Es así como la señora Carmen, bien entrada en los setenta, con el pelo cano y una chaqueta tejana, comenta al final de la clase: “Esta semana van a venir al barrio los de Podemos”. Y tanto el italiano, que habla un español con acento caribeño, como el hombre que, a pesar de que ya haya entrado el frío, siempre va en manga corta, preguntan cuándo.
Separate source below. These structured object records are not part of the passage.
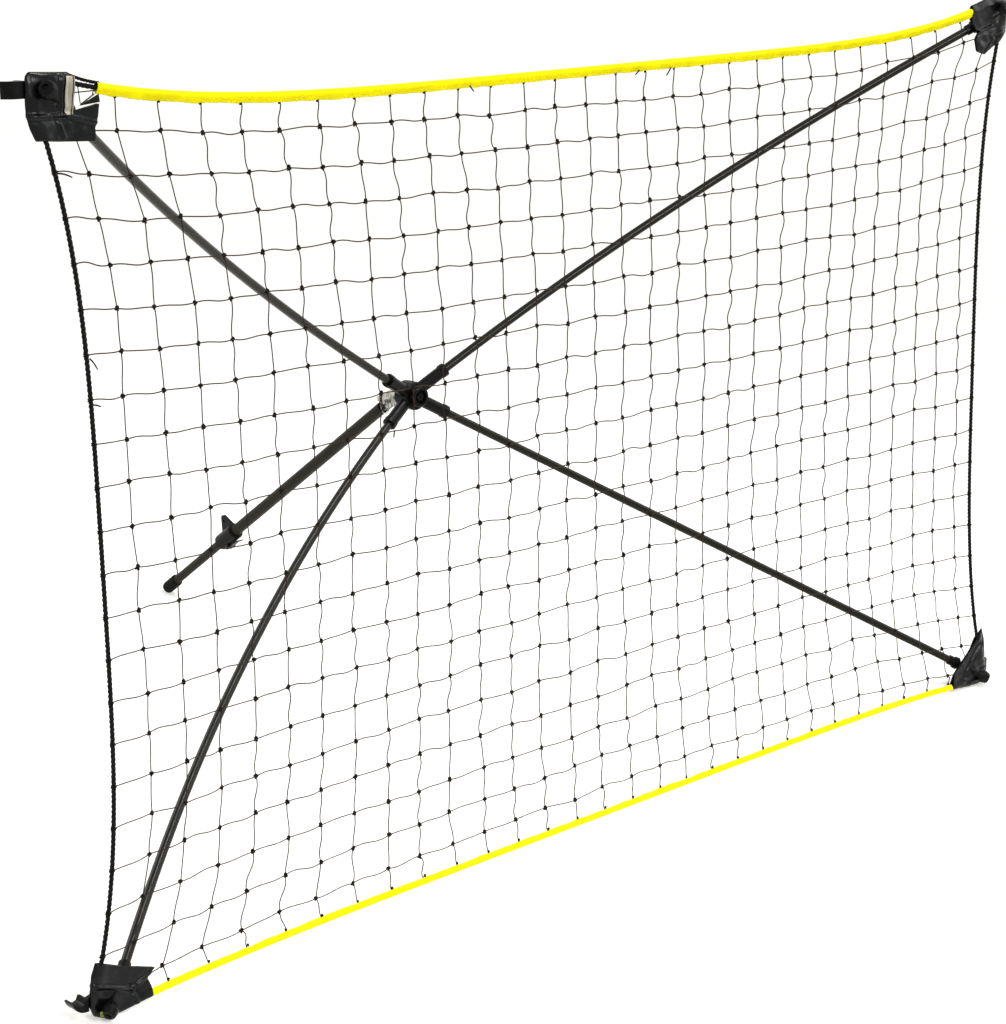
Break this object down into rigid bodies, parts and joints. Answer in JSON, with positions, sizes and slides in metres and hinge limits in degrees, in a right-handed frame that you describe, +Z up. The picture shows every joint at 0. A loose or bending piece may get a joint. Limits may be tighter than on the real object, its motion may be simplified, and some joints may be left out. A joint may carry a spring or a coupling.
{
  "type": "rebound net",
  "caption": "Free-standing rebound net: a knotted net with yellow edges held by bowed rods in a hub, propped by a telescopic leg with a cam clamp.",
  "frame": {"origin": "centre of the bounding box at the ground", "axes": "+X to the right along the net seen by the player, +Y back from the player, +Z up"},
  "size_m": [1.608, 0.997, 0.9902],
  "materials": {
    "border_rope": "twisted dark rope, matt",
    "foot_rubber": "black rubber",
    "moulded_plastic": "black moulded plastic",
    "net_twine": "twisted dark twine, matt",
    "pocket_vinyl": "dark vinyl, semi-gloss",
    "rod_fibreglass": "dark fibreglass, semi-gloss",
    "tube_enamel": "dark enamel, satin",
    "yellow_tape": "woven yellow tape",
    "zinc_steel": "bright zinc plate"
  },
  "bodies": {
    "net_frame": {"border_rope": "border_rope", "bottom_band": "yellow_tape", "corner_hook_bottom_left": "moulded_plastic", "corner_hook_bottom_right": "moulded_plastic", "corner_hook_top_left": "moulded_plastic", "corner_hook_top_right": "moulded_plastic", "end_knob_bottom_left": "moulded_plastic", "end_knob_bottom_right": "moulded_plastic", "end_knob_top_left": "moulded_plastic", "end_knob_top_right": "moulded_plastic", "hub_body": "moulded_plastic", "hub_bolt": "zinc_steel", "hub_nut": "zinc_steel", "hub_washer": "zinc_steel", "leg_bracket": "zinc_steel", "leg_pin": "zinc_steel", "net_mesh": "net_twine", "pocket_bottom_left": "pocket_vinyl", "pocket_bottom_right": "pocket_vinyl", "pocket_top_left": "pocket_vinyl", "pocket_top_right": "pocket_vinyl", "rod_bottom_left": "rod_fibreglass", "rod_bottom_right": "rod_fibreglass", "rod_top_left": "rod_fibreglass", "rod_top_right": "rod_fibreglass", "stop_pin": "zinc_steel", "top_band": "yellow_tape"},
    "leg": {"leg_top_plug": "moulded_plastic", "leg_upper_tube": "tube_enamel", "clamp_collar": "moulded_plastic", "lever_pin": "zinc_steel"},
    "lower_leg": {"leg_lower_tube": "tube_enamel", "tube_guide": "moulded_plastic", "foot_cap": "foot_rubber"},
    "clamp_lever": {"cam_lever": "moulded_plastic"},
    "ring": {"split_ring": "zinc_steel"}
  },
  "joints": [
    {"name": "leg_hinge", "type": "hinge", "parent": "net_frame", "child": "leg", "pos_m": [0, -0.01419, 0.44226], "axis": [1, 0, 0], "range_deg": [-55.9, 0]},
    {"name": "leg_slide", "type": "slide", "parent": "leg", "child": "lower_leg", "axis": [0, 0.7583, -0.6519], "range_m": [-0.12, 0.16]},
    {"name": "clamp_lever_hinge", "type": "hinge", "parent": "leg", "child": "clamp_lever", "pos_m": [0, 0.3361, 0.12369], "axis": [1, 0, 0], "range_deg": [0, 110]},
    {"name": "ring_hinge", "type": "hinge", "parent": "net_frame", "child": "ring", "pos_m": [-0.011, -0.01419, 0.44226], "axis": [0, 0.9936, -0.113], "range_deg": [-5, 60]}
  ]
}
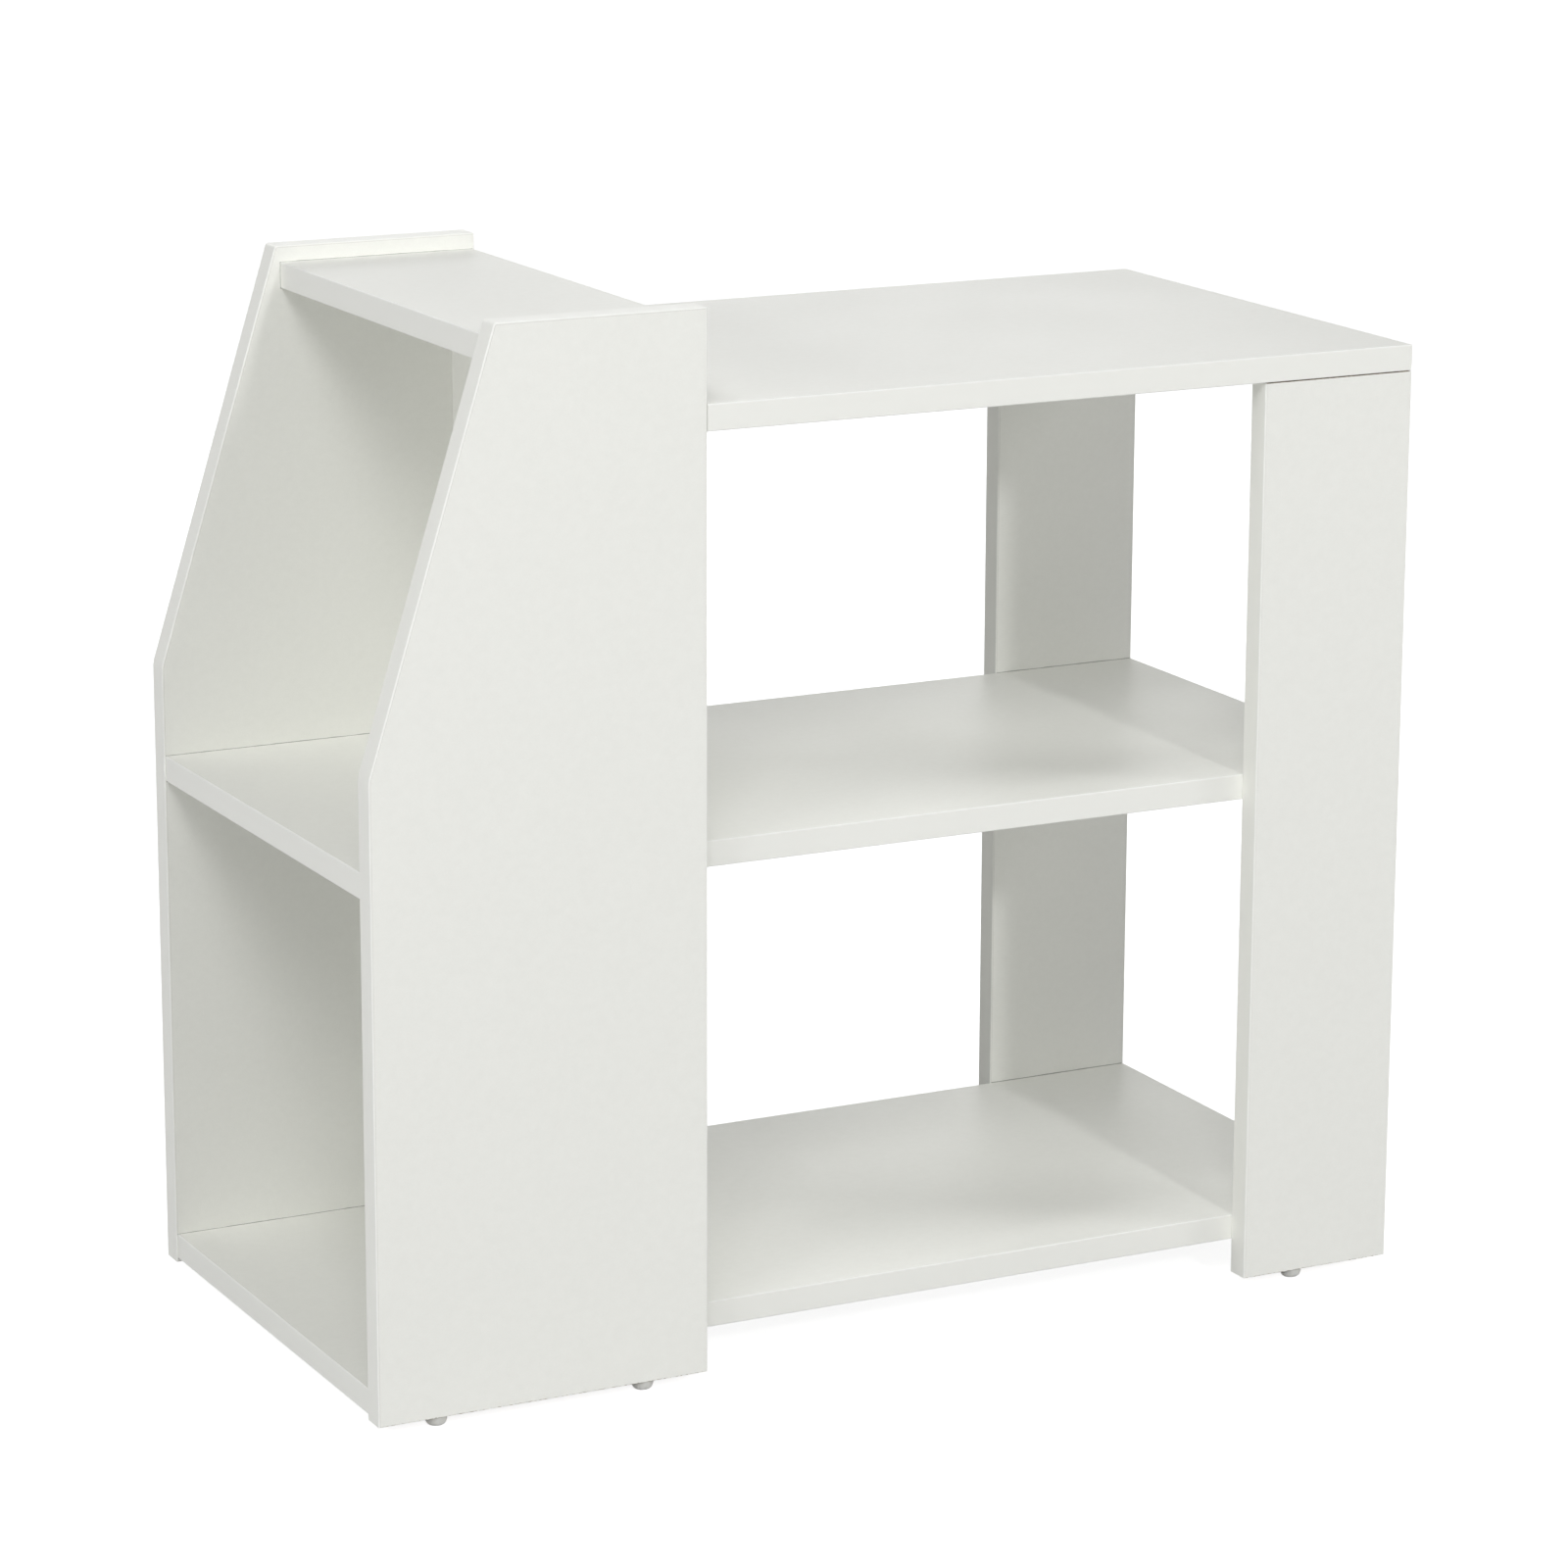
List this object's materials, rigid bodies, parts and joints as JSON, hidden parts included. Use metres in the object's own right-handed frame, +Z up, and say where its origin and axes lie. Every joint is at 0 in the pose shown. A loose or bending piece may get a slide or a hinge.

Es entonces cuando percibes con nitidez que, más allá de neopopulistas o chavistas irredentos dispuestos a bananizar España, Podemos es un partido atrapalotodo que va a los parques soltando lastre ideológico para atraer a todos aquellos que “pueden convertir la indignación ciudadana en cambio político”. Eso sí, con un toque de esencia izquierdista old school: del “asaltar el cielo” marxista a L’estaca de Lluís Llach. El mainstream los demoniza, los políticos clásicos advierten sobre sus riesgos, y los más románticos recuerdan a aquel PSOE de Felipe, inexpertos y cuarentañeros ellos, pero con más de diez millones de votos y la voluntad de enterrar un sistema que constreñía al pueblo. Las expectativas de Podemos son colosales: jóvenes, irredentos, respondones y superpreparados en unos tiempos donde a los jubilados, a los parados y a los ni-ni nada les importa la política. Lo que en verdad debe demostrar Podemos es lo que nadie ha conseguido aún: que el poder no corrompe.
Podemos en el parque
En el parque, después de andar con la cabeza en los pies o de pensar con todo el cuerpo, me planto en la zona de los columpios donde un grupo de personas, en su mayoría jubilados, hacen chi kung, una especie de meditación en movimiento que además endereza el cuerpo. Algunos ejercicios son más orientales que otros, como ese que llaman “separar las aguas”: una serie de movimientos circulares con las manos. O el del arquero, que se nota que es de los que más gustan: simulas que sostienes un arco invisible y lanzas una flecha. Tirar y aflojar, como hay que hacer en la vida. Al ser nueva, no alcanzo a completar el mito de poner la mente en blanco y de vez en cuando miro de reojo a la gente que pasa y nos observa entre sorprendida e inquieta. Imagino el panorama: cruzar apresuradamente el parque para ir al trabajo y encontrarse frente a un corro madrugador que traza dibujos en el aire, se golpea los riñones e incluso boxea contra el viento exhalando un gruñido para liberar -dicen- la energía negativa. A veces les sonrío pero, incómodos, vuelven la cabeza. La gente, de buena mañana, se mira con recelo como si diéramos por hecho que no nos soportaríamos, y mucho menos a esas horas. Pero en círculos como este del chi kung, donde cada día dirige la clase un voluntario, nada separa al artrósico del ansioso o al parado del ocioso; se tienden las manos.